■ Exercise aim
Your task is to repeat only the lines from the one with "shift.x, shift.y, shift.z))" through the one with "cad_parts[node].hide_render = cad_parts[node].hide_viewport", exactly as they stand, both ends included.

********

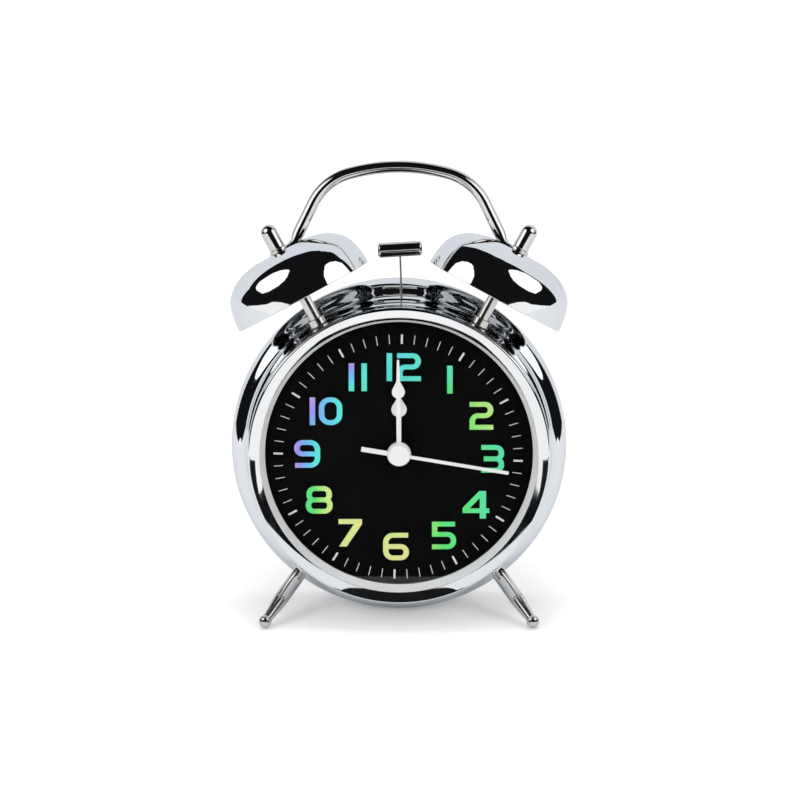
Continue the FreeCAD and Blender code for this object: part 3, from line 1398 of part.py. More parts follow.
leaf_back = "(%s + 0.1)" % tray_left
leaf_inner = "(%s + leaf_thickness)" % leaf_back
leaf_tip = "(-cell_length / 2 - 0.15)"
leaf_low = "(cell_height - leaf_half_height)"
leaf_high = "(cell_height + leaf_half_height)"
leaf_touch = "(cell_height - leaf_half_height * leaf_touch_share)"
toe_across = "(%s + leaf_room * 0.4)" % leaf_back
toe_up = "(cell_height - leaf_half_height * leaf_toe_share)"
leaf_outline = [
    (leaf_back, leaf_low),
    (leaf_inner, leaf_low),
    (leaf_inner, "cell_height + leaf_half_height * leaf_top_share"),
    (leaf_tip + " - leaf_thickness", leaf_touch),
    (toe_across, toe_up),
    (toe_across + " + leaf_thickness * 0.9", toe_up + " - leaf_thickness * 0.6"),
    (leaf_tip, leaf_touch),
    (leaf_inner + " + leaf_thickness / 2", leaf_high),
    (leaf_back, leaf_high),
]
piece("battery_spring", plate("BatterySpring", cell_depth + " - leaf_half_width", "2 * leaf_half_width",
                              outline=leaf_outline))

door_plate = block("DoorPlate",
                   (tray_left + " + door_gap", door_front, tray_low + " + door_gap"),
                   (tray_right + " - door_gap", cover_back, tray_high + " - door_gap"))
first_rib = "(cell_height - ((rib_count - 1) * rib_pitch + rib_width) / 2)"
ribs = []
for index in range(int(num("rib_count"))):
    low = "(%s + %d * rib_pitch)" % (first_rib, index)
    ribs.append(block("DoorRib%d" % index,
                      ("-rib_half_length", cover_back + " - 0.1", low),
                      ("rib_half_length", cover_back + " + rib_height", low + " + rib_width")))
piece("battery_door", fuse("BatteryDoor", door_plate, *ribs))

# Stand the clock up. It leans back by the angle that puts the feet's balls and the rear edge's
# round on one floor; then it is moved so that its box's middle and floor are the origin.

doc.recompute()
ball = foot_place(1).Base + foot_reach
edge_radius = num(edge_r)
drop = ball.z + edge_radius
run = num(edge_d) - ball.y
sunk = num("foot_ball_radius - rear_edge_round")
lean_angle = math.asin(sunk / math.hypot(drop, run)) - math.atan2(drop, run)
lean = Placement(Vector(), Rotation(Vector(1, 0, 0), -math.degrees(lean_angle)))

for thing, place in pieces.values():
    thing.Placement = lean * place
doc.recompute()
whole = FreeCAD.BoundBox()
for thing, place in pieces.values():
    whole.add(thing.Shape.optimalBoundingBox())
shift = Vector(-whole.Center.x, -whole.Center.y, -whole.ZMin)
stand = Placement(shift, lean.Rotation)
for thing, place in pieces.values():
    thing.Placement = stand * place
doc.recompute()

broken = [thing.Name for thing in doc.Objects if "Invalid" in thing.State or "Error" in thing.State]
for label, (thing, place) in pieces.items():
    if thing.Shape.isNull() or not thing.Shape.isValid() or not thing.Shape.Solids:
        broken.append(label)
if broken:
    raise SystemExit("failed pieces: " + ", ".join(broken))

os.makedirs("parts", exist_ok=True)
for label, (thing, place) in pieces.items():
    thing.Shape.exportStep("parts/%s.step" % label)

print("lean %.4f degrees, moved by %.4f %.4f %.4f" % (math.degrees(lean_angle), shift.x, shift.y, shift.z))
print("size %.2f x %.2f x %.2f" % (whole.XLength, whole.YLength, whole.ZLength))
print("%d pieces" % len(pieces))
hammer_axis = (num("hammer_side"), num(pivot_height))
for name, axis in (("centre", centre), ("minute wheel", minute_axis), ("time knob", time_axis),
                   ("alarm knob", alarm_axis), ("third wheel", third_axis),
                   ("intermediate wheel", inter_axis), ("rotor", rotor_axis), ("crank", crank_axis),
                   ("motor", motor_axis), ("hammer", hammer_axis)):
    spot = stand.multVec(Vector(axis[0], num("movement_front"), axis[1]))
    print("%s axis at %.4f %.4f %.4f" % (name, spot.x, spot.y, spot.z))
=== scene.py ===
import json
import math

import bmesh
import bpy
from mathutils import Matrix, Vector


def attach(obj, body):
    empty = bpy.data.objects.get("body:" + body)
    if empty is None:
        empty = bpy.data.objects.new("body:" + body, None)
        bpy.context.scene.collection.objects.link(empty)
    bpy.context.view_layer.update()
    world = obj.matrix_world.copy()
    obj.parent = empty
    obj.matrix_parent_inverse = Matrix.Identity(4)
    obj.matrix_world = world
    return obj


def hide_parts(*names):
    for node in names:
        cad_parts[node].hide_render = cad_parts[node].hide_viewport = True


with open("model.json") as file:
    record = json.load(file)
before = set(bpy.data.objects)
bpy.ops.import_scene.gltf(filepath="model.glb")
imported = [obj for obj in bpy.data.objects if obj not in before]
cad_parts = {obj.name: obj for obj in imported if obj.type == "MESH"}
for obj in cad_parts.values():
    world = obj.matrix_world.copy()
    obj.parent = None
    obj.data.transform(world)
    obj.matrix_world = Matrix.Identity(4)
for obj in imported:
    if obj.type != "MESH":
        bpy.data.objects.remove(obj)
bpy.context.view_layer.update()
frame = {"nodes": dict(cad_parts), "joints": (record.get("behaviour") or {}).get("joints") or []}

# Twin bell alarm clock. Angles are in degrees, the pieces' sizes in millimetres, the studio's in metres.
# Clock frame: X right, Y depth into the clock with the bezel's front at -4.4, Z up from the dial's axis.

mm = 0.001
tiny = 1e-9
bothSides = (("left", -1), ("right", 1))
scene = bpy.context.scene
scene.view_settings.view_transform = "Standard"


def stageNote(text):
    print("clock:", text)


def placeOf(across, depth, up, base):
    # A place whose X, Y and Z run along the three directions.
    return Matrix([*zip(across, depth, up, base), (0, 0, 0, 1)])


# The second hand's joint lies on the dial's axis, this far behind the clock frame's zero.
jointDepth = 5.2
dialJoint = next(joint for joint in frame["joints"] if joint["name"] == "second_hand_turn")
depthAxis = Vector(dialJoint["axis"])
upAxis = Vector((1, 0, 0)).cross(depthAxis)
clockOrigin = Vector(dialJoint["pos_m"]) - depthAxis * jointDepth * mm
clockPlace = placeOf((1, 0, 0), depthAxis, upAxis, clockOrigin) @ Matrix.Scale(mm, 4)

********

■ Exercise answer
print("lean %.4f degrees, moved by %.4f %.4f %.4f" % (math.degrees(lean_angle), shift.x, shift.y, shift.z))
print("size %.2f x %.2f x %.2f" % (whole.XLength, whole.YLength, whole.ZLength))
print("%d pieces" % len(pieces))
hammer_axis = (num("hammer_side"), num(pivot_height))
for name, axis in (("centre", centre), ("minute wheel", minute_axis), ("time knob", time_axis),
                   ("alarm knob", alarm_axis), ("third wheel", third_axis),
                   ("intermediate wheel", inter_axis), ("rotor", rotor_axis), ("crank", crank_axis),
                   ("motor", motor_axis), ("hammer", hammer_axis)):
    spot = stand.multVec(Vector(axis[0], num("movement_front"), axis[1]))
    print("%s axis at %.4f %.4f %.4f" % (name, spot.x, spot.y, spot.z))
=== scene.py ===
import json
import math

import bmesh
import bpy
from mathutils import Matrix, Vector


def attach(obj, body):
    empty = bpy.data.objects.get("body:" + body)
    if empty is None:
        empty = bpy.data.objects.new("body:" + body, None)
        bpy.context.scene.collection.objects.link(empty)
    bpy.context.view_layer.update()
    world = obj.matrix_world.copy()
    obj.parent = empty
    obj.matrix_parent_inverse = Matrix.Identity(4)
    obj.matrix_world = world
    return obj


def hide_parts(*names):
    for node in names:
        cad_parts[node].hide_render = cad_parts[node].hide_viewport = True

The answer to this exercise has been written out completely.